Using Optical Character Recognition (OCR) with AXIOM 4.8 & AXIOM Cyber 4.8

With the release of AXIOM and AXIOM Cyber 4.8, investigators can now leverage Optical Character Recognition (OCR) technology to help them recover embedded text in PDFs, scanned documents, and images. Text extraction using OCR is available for users with active Magnet AXIOM Cyber licenses or both Magnet AXIOM Computer and Smartphone licenses.

OCR in AXIOM is currently optimized for extracting text from PDF’s, scanned docs and images of docs.

Optical Character Recognition in AXIOM and AXIOM Cyber

Before using the new OCR functionality in AXIOM or AXIOM Cyber, you’ll first need to decide whether to start the processing during your initial scan of your evidence or do so afterwards from Examine.

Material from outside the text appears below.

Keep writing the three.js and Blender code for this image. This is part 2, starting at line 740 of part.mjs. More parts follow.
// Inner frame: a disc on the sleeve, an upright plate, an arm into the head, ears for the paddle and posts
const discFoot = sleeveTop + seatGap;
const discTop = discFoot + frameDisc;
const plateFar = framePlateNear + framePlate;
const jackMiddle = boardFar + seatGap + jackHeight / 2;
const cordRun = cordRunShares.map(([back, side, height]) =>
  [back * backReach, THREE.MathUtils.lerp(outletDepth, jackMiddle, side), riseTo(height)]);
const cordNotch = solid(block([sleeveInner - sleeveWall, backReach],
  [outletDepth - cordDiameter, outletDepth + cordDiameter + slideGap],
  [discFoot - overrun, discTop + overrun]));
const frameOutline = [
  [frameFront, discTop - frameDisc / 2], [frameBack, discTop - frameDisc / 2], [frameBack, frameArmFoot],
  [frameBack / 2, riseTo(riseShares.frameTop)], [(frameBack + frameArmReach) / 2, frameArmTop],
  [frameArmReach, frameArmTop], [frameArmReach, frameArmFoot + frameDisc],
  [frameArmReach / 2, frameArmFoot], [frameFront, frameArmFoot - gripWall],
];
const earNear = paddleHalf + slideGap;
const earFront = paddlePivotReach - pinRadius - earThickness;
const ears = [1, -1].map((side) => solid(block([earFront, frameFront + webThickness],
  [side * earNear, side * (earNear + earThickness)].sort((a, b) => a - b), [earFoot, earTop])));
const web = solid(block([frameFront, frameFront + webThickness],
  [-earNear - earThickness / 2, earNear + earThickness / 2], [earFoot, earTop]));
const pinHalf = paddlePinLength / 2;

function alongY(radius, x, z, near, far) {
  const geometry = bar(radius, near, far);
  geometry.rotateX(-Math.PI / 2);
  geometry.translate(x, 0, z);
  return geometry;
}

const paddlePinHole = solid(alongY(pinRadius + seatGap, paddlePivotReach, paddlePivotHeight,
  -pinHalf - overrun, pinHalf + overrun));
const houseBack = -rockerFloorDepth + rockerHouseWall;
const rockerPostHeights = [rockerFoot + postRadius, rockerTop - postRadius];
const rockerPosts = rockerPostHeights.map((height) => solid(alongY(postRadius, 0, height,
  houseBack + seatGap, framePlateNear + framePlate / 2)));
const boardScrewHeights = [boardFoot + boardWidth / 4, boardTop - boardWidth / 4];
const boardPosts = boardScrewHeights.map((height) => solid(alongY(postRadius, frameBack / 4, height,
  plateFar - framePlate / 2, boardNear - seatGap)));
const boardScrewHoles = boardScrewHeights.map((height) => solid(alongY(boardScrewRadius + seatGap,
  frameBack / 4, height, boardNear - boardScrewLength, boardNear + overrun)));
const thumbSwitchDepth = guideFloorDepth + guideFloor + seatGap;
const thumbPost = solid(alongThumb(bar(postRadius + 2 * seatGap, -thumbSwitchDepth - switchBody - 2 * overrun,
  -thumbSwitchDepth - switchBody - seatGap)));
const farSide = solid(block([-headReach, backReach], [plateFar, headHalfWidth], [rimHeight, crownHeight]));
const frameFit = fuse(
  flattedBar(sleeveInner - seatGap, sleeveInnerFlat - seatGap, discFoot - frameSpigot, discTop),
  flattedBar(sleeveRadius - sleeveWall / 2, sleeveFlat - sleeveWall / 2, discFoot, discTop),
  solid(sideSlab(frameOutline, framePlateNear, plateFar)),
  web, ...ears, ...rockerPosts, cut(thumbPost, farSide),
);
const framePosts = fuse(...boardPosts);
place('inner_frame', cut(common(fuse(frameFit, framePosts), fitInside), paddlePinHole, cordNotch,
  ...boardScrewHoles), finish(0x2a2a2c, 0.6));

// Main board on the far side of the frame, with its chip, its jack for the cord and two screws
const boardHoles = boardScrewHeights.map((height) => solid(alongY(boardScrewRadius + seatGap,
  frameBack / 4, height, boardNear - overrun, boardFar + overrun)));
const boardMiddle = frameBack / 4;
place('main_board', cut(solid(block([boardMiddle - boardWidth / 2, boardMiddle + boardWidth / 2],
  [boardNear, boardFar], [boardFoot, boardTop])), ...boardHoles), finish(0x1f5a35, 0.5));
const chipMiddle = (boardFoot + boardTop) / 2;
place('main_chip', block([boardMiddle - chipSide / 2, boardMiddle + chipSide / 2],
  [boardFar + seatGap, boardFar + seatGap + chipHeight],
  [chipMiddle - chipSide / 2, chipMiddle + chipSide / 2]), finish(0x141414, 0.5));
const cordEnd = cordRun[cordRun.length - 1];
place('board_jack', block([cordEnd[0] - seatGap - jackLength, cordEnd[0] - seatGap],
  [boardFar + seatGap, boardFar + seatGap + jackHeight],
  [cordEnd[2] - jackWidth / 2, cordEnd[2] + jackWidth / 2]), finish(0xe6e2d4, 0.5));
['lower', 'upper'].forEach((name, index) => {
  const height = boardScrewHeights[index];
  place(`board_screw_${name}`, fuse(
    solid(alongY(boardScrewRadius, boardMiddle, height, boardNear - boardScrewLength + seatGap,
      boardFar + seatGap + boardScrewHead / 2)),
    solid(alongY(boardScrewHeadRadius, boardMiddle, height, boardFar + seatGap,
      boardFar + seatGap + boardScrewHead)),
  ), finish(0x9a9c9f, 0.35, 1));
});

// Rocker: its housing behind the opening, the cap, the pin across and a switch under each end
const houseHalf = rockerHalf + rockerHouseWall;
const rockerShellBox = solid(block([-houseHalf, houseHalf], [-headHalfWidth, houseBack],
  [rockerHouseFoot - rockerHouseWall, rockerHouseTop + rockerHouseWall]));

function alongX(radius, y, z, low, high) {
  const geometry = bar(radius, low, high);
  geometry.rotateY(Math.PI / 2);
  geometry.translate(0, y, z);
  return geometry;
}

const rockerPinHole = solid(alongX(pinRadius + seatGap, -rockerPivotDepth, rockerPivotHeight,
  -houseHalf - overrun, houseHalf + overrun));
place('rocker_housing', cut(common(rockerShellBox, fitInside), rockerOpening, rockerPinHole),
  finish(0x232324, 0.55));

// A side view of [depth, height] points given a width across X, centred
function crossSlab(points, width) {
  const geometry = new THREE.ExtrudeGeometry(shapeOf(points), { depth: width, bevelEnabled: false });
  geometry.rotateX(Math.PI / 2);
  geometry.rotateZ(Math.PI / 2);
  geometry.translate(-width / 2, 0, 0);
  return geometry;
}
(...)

As seen in the screenshot below from AXIOM Process, users are provided with a dashboard to show the status of the OCR processing. You can configure OCR to run automatically during the post-processing actions portion of a search.

NOTE: Investigators needing quick access to evidence for analysis may prefer running OCR from AXIOM Examine after completing an initial review of the case.

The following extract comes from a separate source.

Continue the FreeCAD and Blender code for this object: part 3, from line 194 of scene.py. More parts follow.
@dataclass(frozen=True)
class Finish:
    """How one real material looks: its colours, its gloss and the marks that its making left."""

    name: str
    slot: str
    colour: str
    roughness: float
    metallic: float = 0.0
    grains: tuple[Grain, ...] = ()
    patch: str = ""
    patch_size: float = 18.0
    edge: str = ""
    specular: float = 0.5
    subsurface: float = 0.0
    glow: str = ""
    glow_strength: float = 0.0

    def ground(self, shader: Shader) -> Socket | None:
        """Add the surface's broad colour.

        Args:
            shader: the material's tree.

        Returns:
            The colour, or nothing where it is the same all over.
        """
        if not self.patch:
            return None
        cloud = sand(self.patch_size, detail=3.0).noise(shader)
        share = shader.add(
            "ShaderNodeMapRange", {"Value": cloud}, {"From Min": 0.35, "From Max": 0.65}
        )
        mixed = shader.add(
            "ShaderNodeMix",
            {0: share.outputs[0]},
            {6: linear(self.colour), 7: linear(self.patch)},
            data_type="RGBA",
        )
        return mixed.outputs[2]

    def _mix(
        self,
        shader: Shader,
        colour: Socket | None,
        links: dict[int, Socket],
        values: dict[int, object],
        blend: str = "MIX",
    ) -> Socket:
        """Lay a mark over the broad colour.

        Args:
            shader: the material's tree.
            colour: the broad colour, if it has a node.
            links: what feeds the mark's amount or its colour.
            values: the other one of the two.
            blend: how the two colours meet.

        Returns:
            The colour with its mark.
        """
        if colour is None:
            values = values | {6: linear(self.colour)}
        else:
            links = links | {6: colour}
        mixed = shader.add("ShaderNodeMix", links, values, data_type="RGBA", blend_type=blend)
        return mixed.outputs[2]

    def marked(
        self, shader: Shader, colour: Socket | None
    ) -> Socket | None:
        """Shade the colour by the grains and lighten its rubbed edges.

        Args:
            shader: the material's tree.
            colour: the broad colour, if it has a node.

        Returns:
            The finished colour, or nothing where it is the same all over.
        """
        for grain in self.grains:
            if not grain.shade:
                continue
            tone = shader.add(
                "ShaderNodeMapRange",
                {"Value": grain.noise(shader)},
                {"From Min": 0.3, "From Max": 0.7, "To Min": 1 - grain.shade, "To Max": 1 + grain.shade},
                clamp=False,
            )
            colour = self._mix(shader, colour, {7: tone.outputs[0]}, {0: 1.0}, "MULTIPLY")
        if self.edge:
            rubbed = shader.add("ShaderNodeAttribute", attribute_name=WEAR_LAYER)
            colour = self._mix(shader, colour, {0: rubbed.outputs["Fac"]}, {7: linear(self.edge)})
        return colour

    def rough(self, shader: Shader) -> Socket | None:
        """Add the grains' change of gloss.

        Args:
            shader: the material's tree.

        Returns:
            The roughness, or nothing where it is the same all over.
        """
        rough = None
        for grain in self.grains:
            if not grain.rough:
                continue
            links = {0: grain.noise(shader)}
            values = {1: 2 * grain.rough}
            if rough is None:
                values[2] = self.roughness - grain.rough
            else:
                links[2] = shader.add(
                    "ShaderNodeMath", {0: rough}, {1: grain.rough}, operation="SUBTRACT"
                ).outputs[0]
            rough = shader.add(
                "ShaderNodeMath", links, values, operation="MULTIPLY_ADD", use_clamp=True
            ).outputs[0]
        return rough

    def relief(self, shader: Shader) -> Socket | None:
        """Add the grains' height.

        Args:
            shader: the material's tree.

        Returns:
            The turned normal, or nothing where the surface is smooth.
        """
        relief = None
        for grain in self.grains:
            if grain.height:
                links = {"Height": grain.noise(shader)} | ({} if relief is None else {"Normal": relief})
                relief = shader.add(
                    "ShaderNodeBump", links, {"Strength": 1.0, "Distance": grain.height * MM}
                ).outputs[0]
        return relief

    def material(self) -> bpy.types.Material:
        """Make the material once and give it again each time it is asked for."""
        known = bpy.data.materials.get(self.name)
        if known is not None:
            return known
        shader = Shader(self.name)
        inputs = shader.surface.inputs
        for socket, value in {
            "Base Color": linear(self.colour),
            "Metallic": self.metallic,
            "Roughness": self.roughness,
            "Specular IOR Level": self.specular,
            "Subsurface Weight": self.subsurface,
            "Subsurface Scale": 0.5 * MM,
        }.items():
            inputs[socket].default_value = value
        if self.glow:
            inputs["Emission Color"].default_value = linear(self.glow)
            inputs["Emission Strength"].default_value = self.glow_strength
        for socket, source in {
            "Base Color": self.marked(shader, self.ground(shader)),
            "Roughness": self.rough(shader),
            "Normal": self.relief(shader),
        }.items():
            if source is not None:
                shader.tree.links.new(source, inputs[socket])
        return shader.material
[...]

After processing the files, you can view the extracted text in the text extracted using OCR preview card, found within the Details panel in AXIOM Examine. Additionally, you can search the extracted text from these files using the standard keyword searching capabilities of AXIOM or AXIOM Cyber, and you can include text extracted using OCR as an attachment for artifacts in HTML exports. OCR in AXIOM and AXIOM Cyber is currently optimized for to extract text from files with Latin characters.

Two important items worth noting: if a PDF document or picture was recovered through carving, text extracted using OCR will not appear in the text extracted using OCR card in the File System Explorer. Users can instead view extracted text for carved evidence from the Artifacts Explorer in this case. Secondly, if you add more evidence to your case, you will need to run OCR again to extract text from new PDF documents and pictures, but AXIOM will only process the new files.